Стирая тушь рукавом свитера, она увидела, что в нижней части зеркала написано что-то еще – той же перьевой ручкой, но мелким, почти болезненно аккуратным почерком.

Сильверберг, аллея Дунцфельт, Хеллеруп, Копенгаген.

София прошла на кухню и увидела на столе пять грязных тарелок и столько же стаканов.

Под мойкой стояли два полных мусорных мешка. София порылась в мусоре, чтобы сообразить, что было съедено. Три пакета чипсов, пять шоколадных пирожных, две упаковки говяжьих котлет, три больших бутылки газировки, жареный цыпленок и четыре упаковки мороженого.

София ощутила во рту привкус объедков и не решилась заглянуть во второй мусорный мешок – она знала, что в нем.

Диафрагму скрутило, но дурнота мало-помалу отпустила. София решила прибраться и вытеснить случившееся из подсознания.

Она взяла полупустую бутылку вина и подошла к холодильнику. Остановилась, увидев на двери записки, газетные вырезки, рекламу и свои собственные пометки. Их были сотни, слой на слое, прижатых магнитами или липкой лентой.

Большая статья о Наташе Кампуш, девушке, которую восемь лет держали в подвале недалеко от Вены.

Подробный чертеж тайной комнаты, которую устроил для нее Вольфганг Приклопил.

Справа – список покупок, ее собственным почерком: «Пенополистирол, клей для пола, серебристый скотч, брезент, резиновое колесо, дверной крюк, электрический провод, гвозди, шурупы».

Слева – изображение электрошока «Тазер».

Электропистолет.

На некоторых записках стояла подпись – Unsocial mate.

Неприятный приятель.

София медленно опустилась на пол.

Квартал Крунуберг

Когда Жанетт везла Юхана в школу, он был, кажется, в хорошем настроении, и ей показалось глупым пережевывать события вчерашнего вечера. За завтраком она еще раз сказала «спасибо» за ужин, и Юхан слабо улыбнулся в ответ. Этого вполне достаточно.

Приехав в полицейский участок на Кунгсхольмене и поставив машину в подземный гараж, она воспользовалась случаем и позвонила Оке. На сей раз он ответил.

– Привет, это я, – сказала она по старой привычке.

– Кто? – У Оке был удивленный голос, и Жанетт поняла, что теперь не она является безусловным «это я» в его жизни. Теперь единственная женщина, которая может сказать так, – это Александра Ковальска.

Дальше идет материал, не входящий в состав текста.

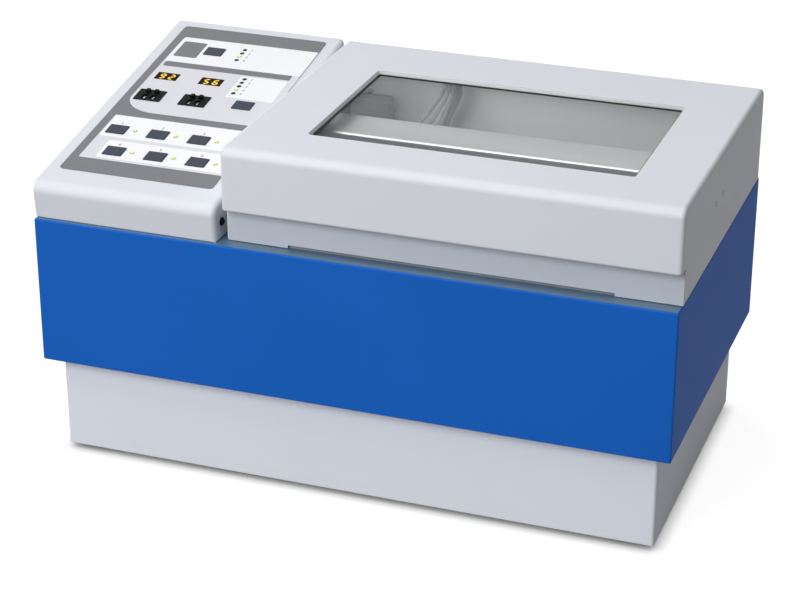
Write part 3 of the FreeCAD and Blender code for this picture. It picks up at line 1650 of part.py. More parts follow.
def power_inlet():
    """A mains socket with three contacts, with a well beside it for the rocker."""
    mid_x = left + inlet_from_housing_left
    mid_z = inlet_mid_z()
    back = base_rear + inlet_plate_thickness
    plate = box(mid_x - inlet_plate_width / 2, mid_x + inlet_plate_width / 2, base_rear, back,
                mid_z - inlet_plate_height / 2, mid_z + inlet_plate_height / 2)
    plate = plate.makeFillet(inlet_plate_corner, edges_along(plate, Y_AXIS))
    body = box(inlet_body_left(), inlet_body_left() + inlet_body_width,
               base_rear - inlet_body_depth, base_rear,
               mid_z - inlet_body_height / 2, mid_z + inlet_body_height / 2)
    socket = box(socket_x() - socket_width / 2, socket_x() + socket_width / 2,
                 back - socket_depth, back + overrun,
                 mid_z - socket_height / 2, mid_z + socket_height / 2)
    corners = [edge for edge in edges_along(socket, Y_AXIS) if edge.BoundBox.ZMin > mid_z]
    socket = socket.makeFillet(socket_corner, corners)
    well = box(rocker_x() - rocker_width / 2 - rocker_gap, rocker_x() + rocker_width / 2 + rocker_gap,
               back - rocker_well, back + overrun,
               mid_z - rocker_height / 2 - rocker_gap, mid_z + rocker_height / 2 + rocker_gap)
    reach = rocker_width / 2 + rocker_gap + rocker_axle_reach + running_gap
    axle_bore = along_x(rocker_pivot_y(), mid_z, rocker_x() - reach, rocker_x() + reach,
                        rocker_axle_radius + running_gap)
    contacts = []
    for index in (-1, 0, 1):
        z = mid_z + (contact_stagger / 2 if index == 0 else -contact_stagger / 2)
        x = socket_x() + index * contact_pitch
        contacts.append(box(x - contact_width / 2, x + contact_width / 2,
                            back - socket_depth - overrun, back - socket_depth + contact_length,
                            z - contact_height / 2, z + contact_height / 2))
    return plate.fuse(body).cut([socket, well, axle_bore]).fuse(contacts)


def mains_rocker():
    """A rocker with a hollow-ground face, tilted to its off side, on two stub axles."""
    mid_z = inlet_mid_z()
    y = rocker_pivot_y()
    half = rocker_height / 2 * math.cos(math.radians(2 * rocker_tilt))
    block = box(rocker_x() - rocker_width / 2, rocker_x() + rocker_width / 2,
                y - rocker_thickness / 2, y + rocker_thickness / 2, mid_z - half, mid_z + half)
    scoop_y = y + rocker_thickness / 2 + rocker_radius * math.cos(math.radians(2 * rocker_tilt))
    scoop = along_x(scoop_y, mid_z, rocker_x() - rocker_width, rocker_x() + rocker_width, rocker_radius)
    reach = rocker_width / 2 + rocker_gap + rocker_axle_reach
    axle = along_x(y, mid_z, rocker_x() - reach, rocker_x() + reach, rocker_axle_radius)
    rocker = block.cut(scoop).fuse(axle)
    return rocker.rotate(FreeCAD.Vector(rocker_x(), y, mid_z), X_AXIS, rocker_tilt)


def power_supply():
    x0 = base_left + supply_from_left
    y0 = base_front + supply_from_front
    case = box(x0, x0 + supply_length, y0, y0 + supply_depth, floor_z, floor_z + supply_height)
    hollow = box(x0 + supply_sheet, x0 + supply_length - supply_sheet,
                 y0 + supply_sheet + supply_terminal_depth, y0 + supply_depth - supply_sheet,
                 floor_z + supply_sheet, floor_z + supply_height - supply_sheet)
    step = box(x0 - overrun, x0 + supply_length + overrun, y0 - overrun, y0 + supply_terminal_depth,
               floor_z + supply_height / 2, floor_z + supply_height + overrun)
    slots = []
    first = x0 + supply_length / 2 - (supply_slot_count - 1) * supply_slot_pitch / 2
    for index in range(supply_slot_count):
        slots.append(centred_box(first + supply_slot_pitch * index,
                                 y0 + supply_terminal_depth + (supply_depth - supply_terminal_depth) / 2,
                                 supply_slot_width, supply_slot_length,
                                 floor_z + supply_height - supply_sheet - overrun,
                                 floor_z + supply_height + overrun))
    return case.cut([hollow, step] + slots)


def drain_x():
    return right - drain_from_right


def drain_z():
    return tank_floor + drain_rise


def drain_body_start():
    return base_rear + drain_nut_height


def lever_y():
    return drain_body_start() + drain_body_length / 2


def drain_valve():
    """A pipe from the tank's back wall, a nut on the base's wall, the valve body and its outlet."""
    start = FreeCAD.Vector(drain_x(), tank_rear + tank_sheet, drain_z())
    wall = base_rear - tank_rear - tank_sheet
    nut_end = wall + drain_nut_height
    body_end = nut_end + drain_body_length
    profile = [(drain_pipe_bore, 0),
               (drain_pipe_radius, 0),
               (drain_pipe_radius, wall),
               (drain_nut_radius, wall),
               (drain_nut_radius, nut_end),
               (drain_body_radius, nut_end),
               (drain_body_radius, body_end),
               (drain_outlet_radius, body_end),
               (drain_outlet_radius, body_end + drain_outlet_length),
               (drain_pipe_bore, body_end + drain_outlet_length)]
    body = turned(start, Y_AXIS, profile)
    neck = upright(drain_x(), lever_y(), drain_z() + drain_body_radius / 2,
                   drain_z() + drain_neck_rise, drain_neck_radius)
    stem_hole = upright(drain_x(), lever_y(), drain_z() + drain_neck_rise - drain_stem_rise,
                        drain_z() + drain_neck_rise + overrun, drain_stem_radius + running_gap)
    bore = along_y(drain_x(), drain_z(), tank_rear, base_rear + nut_end + drain_body_length + overrun,
                   drain_pipe_bore)
    return body.fuse(neck.cut(bore)).cut(stem_hole)


def drain_lever():
    """A flat lever on the valve's stem, across the pipe when shut."""
    hub_z = drain_z() + drain_neck_rise + seat_gap
    stem = upright(drain_x(), lever_y(), drain_z() + drain_neck_rise - drain_stem_rise + seat_gap,
                   hub_z, drain_stem_radius)
    hub = upright(drain_x(), lever_y(), hub_z, hub_z + lever_hub_height, lever_hub_radius)
    blade = box(drain_x() - lever_length, drain_x(), lever_y() - lever_width / 2,
                lever_y() + lever_width / 2, hub_z + lever_hub_height - lever_thickness,
                hub_z + lever_hub_height)
    tip = upright(drain_x() - lever_length, lever_y(), hub_z + lever_hub_height - lever_thickness,
                  hub_z + lever_hub_height, lever_width / 2)
    return stem.fuse([hub, blade, tip])


def all_pieces():
    pieces = {
        "base_pan": base_pan, "rubber_feet": rubber_feet, "case_screws": case_screws,
        "middle_band": middle_band, "deck_plate": deck_plate,
        "control_housing": control_housing, "lid_sensor": lid_sensor,
        "panel_overlay": panel_overlay, "control_board": control_board,
        "number_displays": number_displays, "panel_lamps": panel_lamps,
        "wheel_switch_frames": wheel_switch_frames, "power_supply": power_supply,
        "bath_tank": bath_tank, "bath_seal": bath_seal, "bath_heater": bath_heater,
        "temperature_probe": temperature_probe, "rack_top_plate": rack_top_plate,
        "rack_base_plate": rack_base_plate, "rack_handles": rack_handles,
        "endpoint_sensors": endpoint_sensors, "gas_inlet": gas_inlet, "valve_bank": valve_bank,
        "cabinet_gas_lines": cabinet_gas_lines, "gas_bulkhead": gas_bulkhead,
        "gas_lines": gas_lines, "hinge_base_leaves": hinge_base_leaves,
        "exhaust_duct": exhaust_duct, "exhaust_spigot": exhaust_spigot, "fan_case": fan_case,
        "power_inlet": power_inlet, "drain_valve": drain_valve, "fan_impeller": fan_impeller,
        "mains_rocker": mains_rocker, "drain_lever": drain_lever, "lid_shell": lid_shell,
        "lid_front_rail": lid_front_rail, "window_glass": window_glass,
        "window_gasket": window_gasket, "gas_manifold": gas_manifold,
        "gas_nozzles": gas_nozzles, "gas_feed_lines": gas_feed_lines,
    }
    shapes = {name: make() for name, make in pieces.items()}
    shapes["lid_screws"] = Part.makeCompound([manifold_screws()] + lid_hinge_screws())
    shapes["hinge_lid_leaves"] = hinge_lid_leaves()
    for name, (x, s) in button_places.items():
        shapes[name] = push_button(x, s)
    for setting, (x, s) in zip(("temperature", "time"), switch_places):
        for digit, offset in zip(("tens", "units"), column_offsets):
            shapes[f"{setting}_{digit}_wheel"] = digit_wheel(x + offset, s)
            shapes[f"{setting}_{digit}_tab"] = push_tab(x + offset, s)
    return shapes


for name, shape in all_pieces().items():
    shape.exportStep(f"parts/{name}.step")
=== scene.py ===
import math

import bpy
from mathutils import Matrix, Vector
from mathutils.geometry import tessellate_polygon


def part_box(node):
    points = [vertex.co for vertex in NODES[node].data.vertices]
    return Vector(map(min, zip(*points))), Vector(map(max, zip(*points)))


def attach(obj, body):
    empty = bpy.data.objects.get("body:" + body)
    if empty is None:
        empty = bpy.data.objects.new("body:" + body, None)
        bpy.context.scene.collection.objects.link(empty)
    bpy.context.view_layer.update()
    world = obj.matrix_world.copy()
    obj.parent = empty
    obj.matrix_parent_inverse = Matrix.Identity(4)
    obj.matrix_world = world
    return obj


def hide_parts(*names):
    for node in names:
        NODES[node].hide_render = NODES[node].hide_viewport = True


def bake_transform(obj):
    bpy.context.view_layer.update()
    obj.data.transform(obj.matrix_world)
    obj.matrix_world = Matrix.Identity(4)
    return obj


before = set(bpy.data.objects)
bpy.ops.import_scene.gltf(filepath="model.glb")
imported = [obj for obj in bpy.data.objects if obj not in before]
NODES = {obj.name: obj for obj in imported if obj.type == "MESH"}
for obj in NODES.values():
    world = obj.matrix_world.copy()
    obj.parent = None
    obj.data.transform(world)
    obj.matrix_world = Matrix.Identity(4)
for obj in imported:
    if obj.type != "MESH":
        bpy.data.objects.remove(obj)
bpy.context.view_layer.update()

MM = 0.001

# The control panel's own frame: X across, Y up the slope, Z out of it
PANEL_RISE = 34.2 * MM
PANEL_SLOPE = math.radians(9.73)
band_low, band_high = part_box("middle_band")
PANEL = (Matrix.Translation((band_low.x, band_low.y, band_high.z + PANEL_RISE))
         @ Matrix.Rotation(PANEL_SLOPE, 4, "X"))

# Heights over the slope
SHEET_TOP = 0.60
PRINT_STEP = 0.04
FACE_TOP = 0.40


# Materials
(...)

– Это я, Жанетт, – пояснила она, выходя из машины. – По документам – все еще твоя жена, так как у нас с тобой несовершеннолетний ребенок и закон дает нам проверочный срок – шесть месяцев. Но ты, может, нас забыл? Твоего сына зовут Юхан, и ему чертовски плохо. – Она слишком сильно хлопнула дверцей, заперла машину и пошла к лифтам.

– Прости. – Голос Оке стал мягче. – Я немного занят и ответил, не посмотрев, кто звонит. Я не хотел показаться грубым. Черт, я каждый день думаю, как вы там с Юханом.

– В таком случае тебе достаточно снять трубу и позвонить. – Жанетт нажала на кнопку лифта. – Я звонила твоей новой жене, оставила сообщение на ее автоответчике. Разве она тебе не передала?

– Александра? Ни слова не сказала, что ты звонила. Наверное, просто забыла. Так как вы? Ты сама как?

– У меня все лучше и быть не может. Я завела себе любовника на десять лет моложе, но вот у твоего сына не все так гладко. К тому же машина, по-моему, разваливается на ходу, а мне не на что ее ремонтировать. – Жанетт почувствовала, как ее захлестывает знакомая волна горечи.

С резким звоном опустился лифт, двери разъехались, и Жанетт вошла в кабину.

– Я как раз продал пару картин и могу послать тебе денег.

– Какая щедрость! А с другой стороны – половина этих картин ведь принадлежит мне. В том смысле, что это я годами покупала краски, холсты, и я дала тебе возможность сидеть дома и развиваться.

– Жанетт, ты просто невозможна. С тобой нельзя разговаривать. Я пытаюсь быть любезным, и вот…

– Ладно, ладно, – перебила его Жанетт. – Я стала жалкой озлобленной сукой. Прости. Я рада за тебя, и на самом деле мне неплохо. Мне только трудно понять, как тебе живется в этом во всем. На Александру мне наплевать, я ее не знаю и знать не хочу, но с тобой ведь все по-другому. Мы были вместе двадцать лет, и я думала, что достойна несколько большего уважения.